2025, Europe Vs USA : la tech à l'heure des choix

By Hugo LassiègeMar 23, 20259 min read

Et si demain, les américains nous coupaient l'accès à nos services numériques, ou multipliait les prix par 10 ? Ou pire, si ces services devenaient des armes contre nous ?

La question n'est pas purement théorique.

Trump vient de revenir au pouvoir aux États-Unis avec un slogan fort : America First qui préfigure un changement de doctrine important en termes de géopolitique :

Le monde n'est qu'un vaste terrain de négociation où l'Amérique doit gagner, y compris contre ses anciens alliés.

Les premiers signes sont déjà tombés :

  • Guerre commerciale sur les taxes douanières
  • bras de fer avec l'Europe, qui, selon Trump aurait été créé pour "emmerder" les US.
  • Menace directe sur l'Ukraine pour prendre possession de ces ressources ou de son nucléaire.
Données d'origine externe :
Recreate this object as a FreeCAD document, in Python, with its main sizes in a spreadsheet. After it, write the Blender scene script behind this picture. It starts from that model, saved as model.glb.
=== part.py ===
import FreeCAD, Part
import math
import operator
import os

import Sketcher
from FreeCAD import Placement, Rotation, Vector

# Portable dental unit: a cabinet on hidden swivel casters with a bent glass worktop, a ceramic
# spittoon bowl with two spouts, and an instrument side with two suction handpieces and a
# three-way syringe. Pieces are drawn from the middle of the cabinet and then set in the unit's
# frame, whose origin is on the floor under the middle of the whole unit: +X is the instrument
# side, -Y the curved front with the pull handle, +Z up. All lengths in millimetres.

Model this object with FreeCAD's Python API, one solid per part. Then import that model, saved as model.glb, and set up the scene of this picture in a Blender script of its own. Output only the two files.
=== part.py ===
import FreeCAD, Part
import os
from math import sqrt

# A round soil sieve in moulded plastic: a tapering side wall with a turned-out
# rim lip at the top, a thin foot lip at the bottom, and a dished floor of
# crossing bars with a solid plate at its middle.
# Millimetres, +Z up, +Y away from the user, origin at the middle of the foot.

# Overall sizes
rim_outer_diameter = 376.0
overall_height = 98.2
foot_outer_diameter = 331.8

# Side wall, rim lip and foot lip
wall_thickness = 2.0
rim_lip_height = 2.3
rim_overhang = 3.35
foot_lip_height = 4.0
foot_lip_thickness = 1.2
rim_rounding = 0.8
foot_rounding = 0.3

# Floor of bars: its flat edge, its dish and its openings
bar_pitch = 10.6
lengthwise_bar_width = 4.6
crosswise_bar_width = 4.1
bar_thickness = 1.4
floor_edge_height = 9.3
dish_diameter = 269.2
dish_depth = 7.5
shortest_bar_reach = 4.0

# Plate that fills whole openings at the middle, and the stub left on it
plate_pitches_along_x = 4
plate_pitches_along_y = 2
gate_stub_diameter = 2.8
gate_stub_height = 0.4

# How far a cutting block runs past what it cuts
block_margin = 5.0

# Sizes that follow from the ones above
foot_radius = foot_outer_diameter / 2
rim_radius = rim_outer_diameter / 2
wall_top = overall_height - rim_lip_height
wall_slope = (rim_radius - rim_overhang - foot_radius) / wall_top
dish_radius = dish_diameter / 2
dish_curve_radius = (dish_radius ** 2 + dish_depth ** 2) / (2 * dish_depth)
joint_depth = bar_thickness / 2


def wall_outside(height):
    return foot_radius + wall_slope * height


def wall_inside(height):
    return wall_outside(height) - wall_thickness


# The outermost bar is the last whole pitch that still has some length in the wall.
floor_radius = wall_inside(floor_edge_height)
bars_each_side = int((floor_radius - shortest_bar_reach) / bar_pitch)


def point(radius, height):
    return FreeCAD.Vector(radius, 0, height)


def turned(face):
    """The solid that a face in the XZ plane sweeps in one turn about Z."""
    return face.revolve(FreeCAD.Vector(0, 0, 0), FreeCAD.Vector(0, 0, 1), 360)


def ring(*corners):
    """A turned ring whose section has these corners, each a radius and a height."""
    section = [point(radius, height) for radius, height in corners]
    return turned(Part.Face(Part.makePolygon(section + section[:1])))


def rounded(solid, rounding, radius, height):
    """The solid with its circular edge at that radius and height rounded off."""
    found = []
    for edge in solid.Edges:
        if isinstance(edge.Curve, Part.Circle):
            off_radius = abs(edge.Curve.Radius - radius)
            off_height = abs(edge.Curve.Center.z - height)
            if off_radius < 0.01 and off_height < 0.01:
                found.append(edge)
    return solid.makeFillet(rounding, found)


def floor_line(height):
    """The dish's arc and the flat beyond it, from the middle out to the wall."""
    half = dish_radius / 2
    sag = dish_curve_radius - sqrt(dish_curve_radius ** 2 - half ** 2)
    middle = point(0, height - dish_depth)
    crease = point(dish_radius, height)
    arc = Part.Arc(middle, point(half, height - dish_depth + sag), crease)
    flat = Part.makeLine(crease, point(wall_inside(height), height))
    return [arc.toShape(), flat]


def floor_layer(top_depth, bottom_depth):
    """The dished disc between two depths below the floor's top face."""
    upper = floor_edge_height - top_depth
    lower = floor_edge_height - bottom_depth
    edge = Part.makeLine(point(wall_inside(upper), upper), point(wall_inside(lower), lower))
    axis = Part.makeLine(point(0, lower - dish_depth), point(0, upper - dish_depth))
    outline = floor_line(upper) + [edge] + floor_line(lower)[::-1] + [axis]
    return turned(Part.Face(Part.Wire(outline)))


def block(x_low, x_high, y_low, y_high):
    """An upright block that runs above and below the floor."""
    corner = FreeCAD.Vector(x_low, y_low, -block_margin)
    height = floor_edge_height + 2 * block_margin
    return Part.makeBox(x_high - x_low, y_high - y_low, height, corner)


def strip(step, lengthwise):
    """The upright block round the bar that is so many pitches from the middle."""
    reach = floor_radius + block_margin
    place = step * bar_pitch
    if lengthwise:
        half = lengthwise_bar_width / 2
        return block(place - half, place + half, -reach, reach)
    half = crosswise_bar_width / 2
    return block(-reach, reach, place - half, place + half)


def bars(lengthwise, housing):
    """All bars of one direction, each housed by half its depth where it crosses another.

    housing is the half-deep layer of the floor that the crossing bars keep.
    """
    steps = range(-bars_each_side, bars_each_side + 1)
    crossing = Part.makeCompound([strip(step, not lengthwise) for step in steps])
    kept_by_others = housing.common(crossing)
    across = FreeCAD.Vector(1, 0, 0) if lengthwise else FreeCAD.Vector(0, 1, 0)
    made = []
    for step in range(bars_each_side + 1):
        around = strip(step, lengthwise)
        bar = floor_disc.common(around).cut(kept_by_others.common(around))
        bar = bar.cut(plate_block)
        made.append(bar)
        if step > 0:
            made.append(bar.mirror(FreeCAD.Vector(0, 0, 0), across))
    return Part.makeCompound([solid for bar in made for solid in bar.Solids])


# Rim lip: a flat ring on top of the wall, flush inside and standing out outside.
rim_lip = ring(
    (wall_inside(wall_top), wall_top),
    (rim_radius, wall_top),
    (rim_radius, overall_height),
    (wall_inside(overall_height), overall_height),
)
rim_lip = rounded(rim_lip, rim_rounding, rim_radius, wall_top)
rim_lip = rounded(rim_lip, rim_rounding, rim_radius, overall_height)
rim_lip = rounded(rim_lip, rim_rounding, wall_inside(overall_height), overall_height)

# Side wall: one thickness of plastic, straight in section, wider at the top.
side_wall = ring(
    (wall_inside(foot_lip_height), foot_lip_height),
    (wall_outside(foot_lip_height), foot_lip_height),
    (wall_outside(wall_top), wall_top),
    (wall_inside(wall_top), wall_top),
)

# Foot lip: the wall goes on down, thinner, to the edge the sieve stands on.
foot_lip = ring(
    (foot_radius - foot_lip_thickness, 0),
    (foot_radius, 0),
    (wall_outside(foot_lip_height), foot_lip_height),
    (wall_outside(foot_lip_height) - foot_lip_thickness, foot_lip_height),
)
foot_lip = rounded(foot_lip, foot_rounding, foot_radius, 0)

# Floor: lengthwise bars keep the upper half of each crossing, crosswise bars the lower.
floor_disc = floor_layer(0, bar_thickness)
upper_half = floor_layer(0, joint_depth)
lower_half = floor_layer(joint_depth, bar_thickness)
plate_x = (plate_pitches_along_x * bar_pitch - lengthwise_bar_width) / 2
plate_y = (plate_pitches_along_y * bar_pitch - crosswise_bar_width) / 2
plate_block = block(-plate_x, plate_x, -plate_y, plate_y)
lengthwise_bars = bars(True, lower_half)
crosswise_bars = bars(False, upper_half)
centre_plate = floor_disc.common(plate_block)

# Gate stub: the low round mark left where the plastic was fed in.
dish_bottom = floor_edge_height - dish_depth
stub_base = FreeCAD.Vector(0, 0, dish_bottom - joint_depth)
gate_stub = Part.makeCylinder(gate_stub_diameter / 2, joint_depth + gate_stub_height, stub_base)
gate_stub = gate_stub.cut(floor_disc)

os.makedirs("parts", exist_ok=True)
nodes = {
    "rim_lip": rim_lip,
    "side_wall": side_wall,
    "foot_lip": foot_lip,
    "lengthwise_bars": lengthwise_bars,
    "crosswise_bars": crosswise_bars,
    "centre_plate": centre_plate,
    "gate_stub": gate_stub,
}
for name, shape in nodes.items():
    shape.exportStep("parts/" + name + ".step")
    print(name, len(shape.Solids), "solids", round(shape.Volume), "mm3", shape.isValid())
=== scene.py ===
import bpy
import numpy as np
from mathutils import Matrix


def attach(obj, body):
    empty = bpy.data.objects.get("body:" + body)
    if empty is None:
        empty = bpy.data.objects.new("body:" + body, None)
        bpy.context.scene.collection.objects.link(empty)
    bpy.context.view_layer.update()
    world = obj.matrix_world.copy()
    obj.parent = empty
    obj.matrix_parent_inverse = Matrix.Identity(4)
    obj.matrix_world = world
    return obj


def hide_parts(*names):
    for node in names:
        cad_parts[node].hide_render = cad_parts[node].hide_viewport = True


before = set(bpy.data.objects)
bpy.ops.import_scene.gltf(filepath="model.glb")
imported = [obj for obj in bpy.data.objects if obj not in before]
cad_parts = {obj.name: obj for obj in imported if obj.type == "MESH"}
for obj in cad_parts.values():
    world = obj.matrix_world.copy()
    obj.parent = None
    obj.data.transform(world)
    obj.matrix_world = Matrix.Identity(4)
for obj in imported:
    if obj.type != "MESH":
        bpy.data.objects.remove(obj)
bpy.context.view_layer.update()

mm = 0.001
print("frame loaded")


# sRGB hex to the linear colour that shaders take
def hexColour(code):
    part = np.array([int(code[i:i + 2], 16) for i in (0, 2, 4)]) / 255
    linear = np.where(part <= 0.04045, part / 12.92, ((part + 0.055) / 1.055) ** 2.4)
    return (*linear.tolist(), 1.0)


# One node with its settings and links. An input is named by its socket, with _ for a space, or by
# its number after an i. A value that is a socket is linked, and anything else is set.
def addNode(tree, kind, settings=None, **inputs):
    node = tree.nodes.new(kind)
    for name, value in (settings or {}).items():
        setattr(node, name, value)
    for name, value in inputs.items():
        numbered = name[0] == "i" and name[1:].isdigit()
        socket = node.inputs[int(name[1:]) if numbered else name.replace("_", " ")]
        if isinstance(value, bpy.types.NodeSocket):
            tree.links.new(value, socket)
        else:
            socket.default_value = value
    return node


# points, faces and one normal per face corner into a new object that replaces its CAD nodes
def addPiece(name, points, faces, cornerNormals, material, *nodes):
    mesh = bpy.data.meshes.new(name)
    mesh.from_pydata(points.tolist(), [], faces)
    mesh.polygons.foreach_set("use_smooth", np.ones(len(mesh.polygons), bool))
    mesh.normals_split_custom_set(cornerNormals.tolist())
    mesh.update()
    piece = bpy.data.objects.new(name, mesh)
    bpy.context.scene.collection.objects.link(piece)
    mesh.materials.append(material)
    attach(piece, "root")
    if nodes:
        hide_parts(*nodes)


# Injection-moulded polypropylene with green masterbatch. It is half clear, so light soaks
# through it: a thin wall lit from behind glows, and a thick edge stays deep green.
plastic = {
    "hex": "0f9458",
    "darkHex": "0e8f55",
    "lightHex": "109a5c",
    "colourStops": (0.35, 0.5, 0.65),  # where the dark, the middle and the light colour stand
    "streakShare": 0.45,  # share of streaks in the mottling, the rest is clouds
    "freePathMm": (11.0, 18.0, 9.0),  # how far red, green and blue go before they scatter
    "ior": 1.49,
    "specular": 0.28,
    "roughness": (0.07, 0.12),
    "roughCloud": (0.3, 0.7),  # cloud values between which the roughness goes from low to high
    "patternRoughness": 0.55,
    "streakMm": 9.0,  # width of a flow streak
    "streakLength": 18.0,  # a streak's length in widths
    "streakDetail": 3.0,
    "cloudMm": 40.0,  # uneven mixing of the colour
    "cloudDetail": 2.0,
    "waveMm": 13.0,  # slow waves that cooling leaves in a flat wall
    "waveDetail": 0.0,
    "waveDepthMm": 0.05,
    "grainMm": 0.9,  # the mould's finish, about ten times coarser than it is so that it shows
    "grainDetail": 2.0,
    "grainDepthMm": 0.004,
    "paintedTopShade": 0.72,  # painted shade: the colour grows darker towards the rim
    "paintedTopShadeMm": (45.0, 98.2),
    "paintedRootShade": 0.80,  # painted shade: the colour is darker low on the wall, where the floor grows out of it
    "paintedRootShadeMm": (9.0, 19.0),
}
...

Trump depuis janvier, c'est aussi une rhétorique guerrière et des menaces de s'emparer du Canada, du Groenland ou du canal de Panama.

Trump, c'est également plusieurs conseillers dont les tendances suprémacistes inquiètent. Entre salut soi-disant romain (par Musk ou Bannon), remise en cause des programmes de diversité, bannissement de livres d'écoles à grande échelle, censure du monde de la recherche dès que l'on parle de climat, de femme ou de genre, attaques ciblés contre les juges, ou plus récemment le démantèlement du ministère de l'Éducation, menaces explicites de contourner les rêgles démocratiques pour permettre a Trump de tenter un troisième mandat, ou même début de la fabrication d'un culte de la personnalité malsain, le risque est grand de voir cet état sombrer dans un totalitarisme dangereux.

Avec cet état désormais hostile, notre très forte dépendance numérique inquiète.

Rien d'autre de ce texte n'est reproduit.